Historical Memory Project on Haifa 1948
Haifa is an excellent example of the clash between history and memory among Palestinian and Jewish Israelis. Most Jewish Israelis and especially the Jewish residents of Haifa, call Haifa “The City of Coexistence”, an image which is being cultivated and propagated by the city government of Haifa. For most Palestinians, however, Haifa is a symbol and icon for the Palestinian Nakba (disaster). This manifested gap between the Palestinian and the Jewish perceptions of Haifa’s history and presence is the point of departure for this project.
Although there is an extensive body of literature written on the historiography of Haifa, based on archival documents, newspapers, memories and biographies, with few exceptions, Jewish writings on Haifa are based on Hebrew and English documents, while the Palestinians’ writings are based on Arabic and English sources. This project aims at identifying commonalities and differences between these perceptions, and to dispel respective myths that plague conversation between the sides both at the level of civil society, and in peace talks.

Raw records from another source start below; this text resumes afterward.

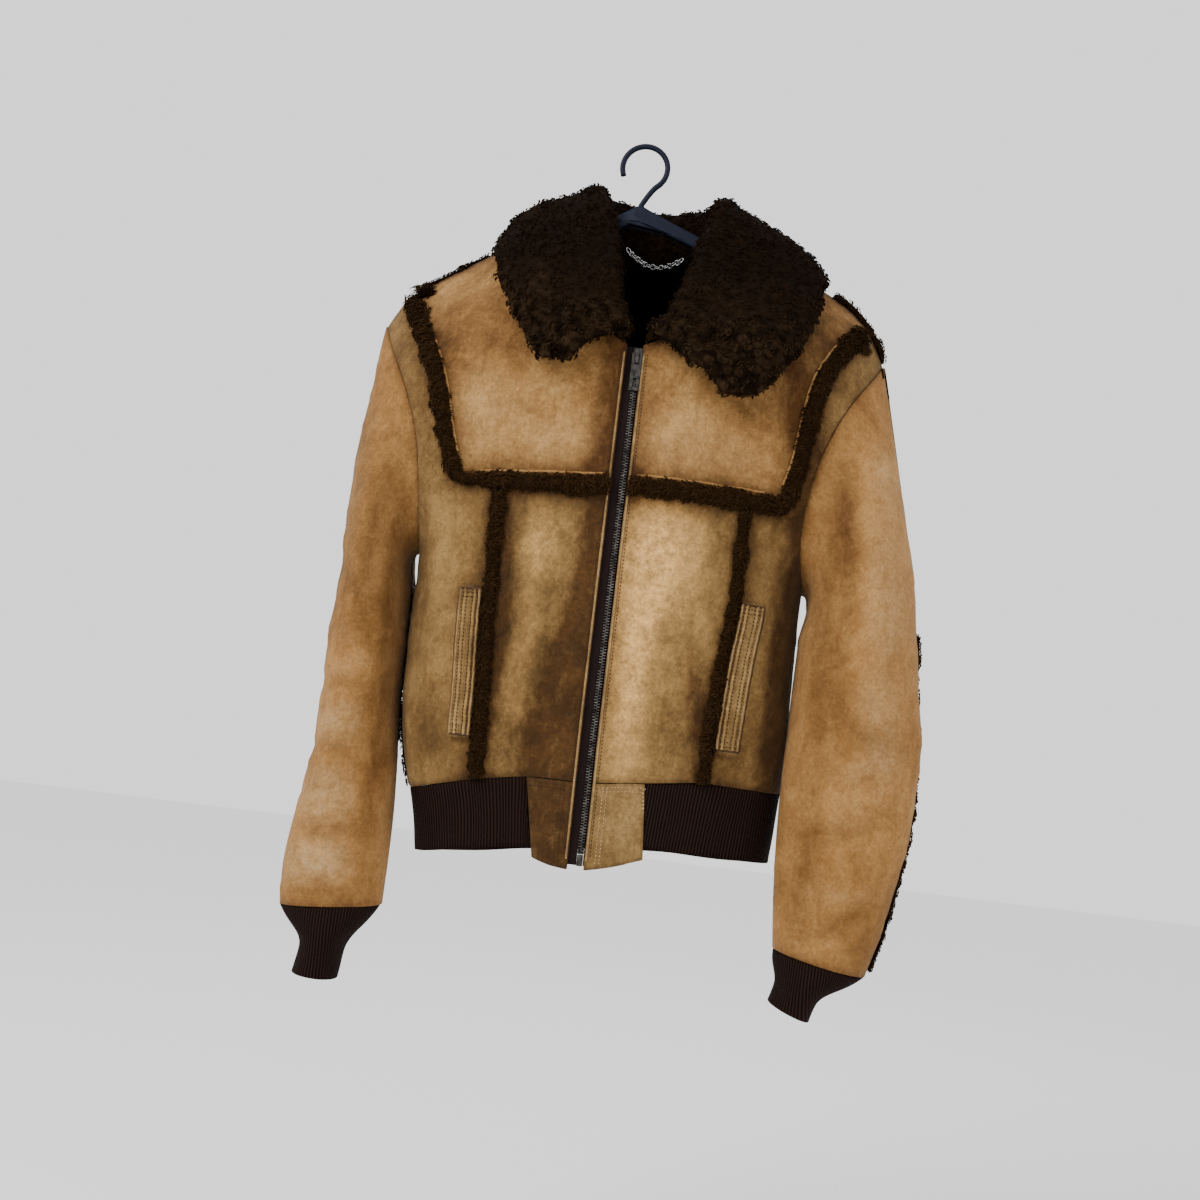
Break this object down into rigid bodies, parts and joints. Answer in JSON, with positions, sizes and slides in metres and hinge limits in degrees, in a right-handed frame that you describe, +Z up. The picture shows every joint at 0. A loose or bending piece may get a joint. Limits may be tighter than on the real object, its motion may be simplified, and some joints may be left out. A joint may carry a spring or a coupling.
{
  "type": "shearling leather jacket on a hanger",
  "caption": "Shearling leather jacket with a curly wool collar, rib-knit cuffs and waistband and a closed front zip, hanging on a plastic hanger.",
  "frame": {"origin": "inside top of the hanger's hook, where a rod carries it", "axes": "+Z up, +X towards the wearer's left, the jacket's front faces -Y"},
  "size_m": [0.6257, 0.2524, 0.9008],
  "materials": {
    "suede": "matt suede",
    "wool": "curly wool pile",
    "rib_knit": "rib knit",
    "zip_tape": "woven",
    "gunmetal": "dark satin",
    "chain_steel": "bright",
    "hanger_plastic": "satin"
  },
  "bodies": {
    "jacket": {"front_yoke_right": "suede", "front_yoke_left": "suede", "side_front_right": "suede", "side_front_left": "suede", "centre_front_right": "suede", "centre_front_left": "suede", "waist_tab_right": "suede", "waist_tab_left": "suede", "sleeve_front_right": "suede", "sleeve_front_left": "suede", "sleeve_back_right": "suede", "sleeve_back_left": "suede", "pocket_welt_right": "suede", "pocket_welt_left": "suede", "back": "suede", "yoke_fur_right": "wool", "yoke_fur_left": "wool", "princess_fur_right": "wool", "princess_fur_left": "wool", "side_fur_right": "wool", "side_fur_left": "wool", "shoulder_fur_right": "wool", "shoulder_fur_left": "wool", "sleeve_fur_right": "wool", "sleeve_fur_left": "wool", "collar": "wool", "rib_cuff_right": "rib_knit", "rib_cuff_left": "rib_knit", "rib_waistband": "rib_knit", "zip_tape_right": "zip_tape", "zip_tape_left": "zip_tape", "zip_teeth": "gunmetal", "zip_slider": "gunmetal", "zip_box": "gunmetal", "neck_chain": "chain_steel", "hanger": "hanger_plastic"},
    "zip_pull": {"pull_tab": "gunmetal"}
  },
  "joints": [
    {"name": "zip_pull_swing", "type": "hinge", "parent": "jacket", "child": "zip_pull", "pos_m": [0.0214, -0.09982, -0.2465], "axis": [-1, 0, 0], "range_deg": [0, 150]}
  ]
}
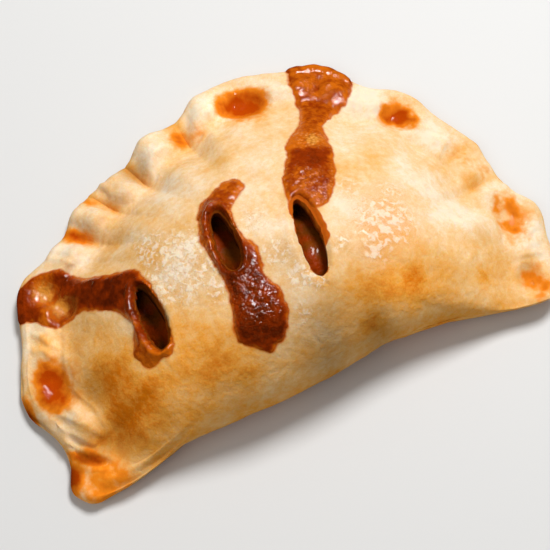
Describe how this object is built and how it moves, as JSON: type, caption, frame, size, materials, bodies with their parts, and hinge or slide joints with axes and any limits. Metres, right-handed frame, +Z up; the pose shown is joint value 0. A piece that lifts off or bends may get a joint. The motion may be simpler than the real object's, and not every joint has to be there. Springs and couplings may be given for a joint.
{
  "type": "turnover pastry",
  "caption": "Half-moon apple turnover with a crimped, egg-washed rim, three steam slits and dark caramelised juice run out over a smooth golden crust.",
  "frame": {"origin": "in the flat base, on the middle of the pastry's length, 12 mm behind the line that the crimped arc is measured from", "axes": "+X along the fold towards the right-hand tip, +Y from the fold towards the crimped arc, +Z up out of the domed crust"},
  "size_m": [0.1292, 0.0825, 0.0311],
  "materials": {
    "pastry": "baked golden, egg-washed",
    "cooked_apple": "wet, caramelised"
  },
  "bodies": {
    "root": {"crust": "pastry", "filling": "cooked_apple"}
  },
  "joints": []
}
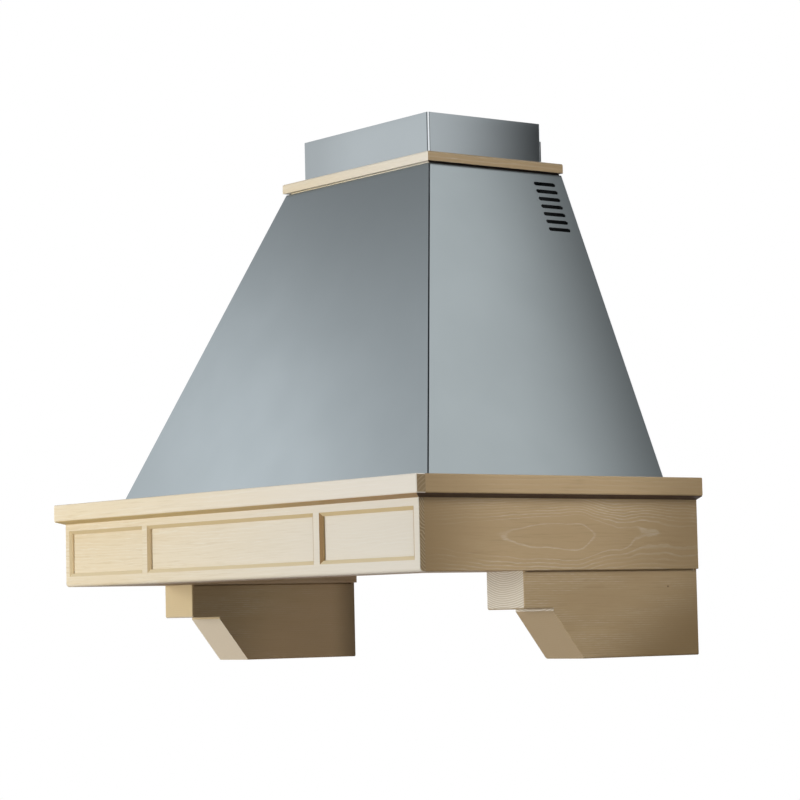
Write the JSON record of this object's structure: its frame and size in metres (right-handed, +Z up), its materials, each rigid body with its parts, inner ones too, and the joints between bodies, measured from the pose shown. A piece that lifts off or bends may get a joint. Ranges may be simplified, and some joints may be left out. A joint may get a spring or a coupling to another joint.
{
  "type": "wooden range hood cover",
  "caption": "Wall-hung kitchen hood cover: limed ash base on corbels, sloping satin steel canopy, wooden collar and telescopic flue.",
  "frame": {"origin": "midway between the two wall-screw holes of the back rail, on the wall face", "axes": "+X along the wall to the right as seen from the front, +Y into the wall, +Z up"},
  "size_m": [0.926, 0.5, 0.788],
  "materials": {
    "limed_ash": "limed ash under a satin lacquer",
    "inner_pine": "planed pine",
    "canopy_steel": "satin sheet",
    "flue_steel": "satin sheet",
    "liner_steel": "brushed sheet",
    "galvanised_steel": "galvanised sheet",
    "filter_aluminium": "mill finish",
    "filter_mesh": "layered expanded mesh",
    "latch_plastic": "fine texture",
    "trim_plastic": "fine texture",
    "button_plastic": "gloss moulding",
    "housing_plastic": "moulded",
    "flap_plastic": "moulded",
    "gland_plastic": "moulded nylon",
    "lamp_chrome": "polished",
    "lamp_glass": "frosted",
    "motor_enamel": "sprayed enamel",
    "bright_steel": "ground",
    "zinc_screws": "zinc plated"
  },
  "bodies": {
    "cover": {"back_rail": "inner_pine", "blower_chamber": "galvanised_steel", "bottom_rail_front": "inner_pine", "bottom_rail_left": "inner_pine", "bottom_rail_right": "inner_pine", "cable_gland": "gland_plastic", "canopy_front": "canopy_steel", "canopy_left": "canopy_steel", "canopy_rear_bridge": "galvanised_steel", "canopy_right": "canopy_steel", "chamber_roof": "galvanised_steel", "collar_front": "limed_ash", "collar_left": "limed_ash", "collar_rear": "limed_ash", "collar_right": "limed_ash", "control_trim": "trim_plastic", "corbel_left": "limed_ash", "corbel_right": "limed_ash", "corbel_screws": "zinc_screws", "corner_blocks": "inner_pine", "cove_front": "limed_ash", "cove_left": "limed_ash", "cove_right": "limed_ash", "filter_frame_left": "filter_aluminium", "filter_frame_right": "filter_aluminium", "filter_meshes": "filter_mesh", "flange_screws": "zinc_screws", "flap_pin": "bright_steel", "flue_bracket": "galvanised_steel", "flue_lower": "flue_steel", "front_board": "limed_ash", "lamp_housings": "housing_plastic", "lamp_lenses": "lamp_glass", "lamp_rings": "lamp_chrome", "ledge_front": "limed_ash", "ledge_left": "limed_ash", "ledge_right": "limed_ash", "liner_pan": "liner_steel", "motor": "motor_enamel", "nosing_front": "limed_ash", "nosing_left": "limed_ash", "nosing_right": "limed_ash", "outlet_spigot": "housing_plastic", "scroll_front": "housing_plastic", "scroll_rear": "housing_plastic", "side_board_left": "limed_ash", "side_board_right": "limed_ash", "switch_block": "housing_plastic"},
    "flue_sleeve": {"flue_upper": "flue_steel"},
    "fan": {"impeller": "galvanised_steel", "fan_shaft": "bright_steel"},
    "flap_left": {"flap_left": "flap_plastic"},
    "flap_right": {"flap_right": "flap_plastic"},
    "filter_latch_left": {"filter_latch_left": "latch_plastic"},
    "filter_latch_right": {"filter_latch_right": "latch_plastic"},
    "button_off": {"button_off": "button_plastic"},
    "button_low": {"button_low": "button_plastic"},
    "button_medium": {"button_medium": "button_plastic"},
    "button_high": {"button_high": "button_plastic"},
    "button_light": {"button_light": "button_plastic"}
  },
  "joints": [
    {"name": "flue_slide", "type": "slide", "parent": "cover", "child": "flue_sleeve", "axis": [0, 0, 1], "range_m": [0, 0.26]},
    {"name": "fan_spin", "type": "hinge", "parent": "cover", "child": "fan", "pos_m": [-0.08046, -0.1245, 0.1398], "axis": [0, 1, 0], "continuous": true},
    {"name": "flap_left_hinge", "type": "hinge", "parent": "cover", "child": "flap_left", "pos_m": [0, -0.1245, 0.2798], "axis": [0, 1, 0], "range_deg": [0, 80]},
    {"name": "flap_right_hinge", "type": "hinge", "parent": "cover", "child": "flap_right", "pos_m": [0, -0.1245, 0.2798], "axis": [0, -1, 0], "range_deg": [0, 80]},
    {"name": "filter_latch_left_slide", "type": "slide", "parent": "cover", "child": "filter_latch_left", "axis": [0, 1, 0], "range_m": [0, 0.006], "stiffness_N_per_m": 300, "springref_m": -0.002},
    {"name": "filter_latch_right_slide", "type": "slide", "parent": "cover", "child": "filter_latch_right", "axis": [0, 1, 0], "range_m": [0, 0.006], "stiffness_N_per_m": 300, "springref_m": -0.002},
    {"name": "button_off_press", "type": "slide", "parent": "cover", "child": "button_off", "axis": [0, 0, 1], "range_m": [0, 0.0025], "stiffness_N_per_m": 800, "springref_m": -0.001},
    {"name": "button_low_press", "type": "slide", "parent": "cover", "child": "button_low", "axis": [0, 0, 1], "range_m": [0, 0.0025], "stiffness_N_per_m": 800, "springref_m": -0.001},
    {"name": "button_medium_press", "type": "slide", "parent": "cover", "child": "button_medium", "axis": [0, 0, 1], "range_m": [0, 0.0025], "stiffness_N_per_m": 800, "springref_m": -0.001},
    {"name": "button_high_press", "type": "slide", "parent": "cover", "child": "button_high", "axis": [0, 0, 1], "range_m": [0, 0.0025], "stiffness_N_per_m": 800, "springref_m": -0.001},
    {"name": "button_light_press", "type": "slide", "parent": "cover", "child": "button_light", "axis": [0, 0, 1], "range_m": [0, 0.0025], "stiffness_N_per_m": 800, "springref_m": -0.001}
  ]
}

In the publication ‘Haifa Before and After 1948, Narratives of a Mixed City’ respected Palestinian and Israeli researchers and experts on Haifa and other relevant third party authorities applied the IHJR model of “shared narrative” to a specific case in which there are currently conflicting historical narratives and public perceptions. With this micro-level approach, they explore the social, cultural and economic layers of Haifa surrounding the year 1948.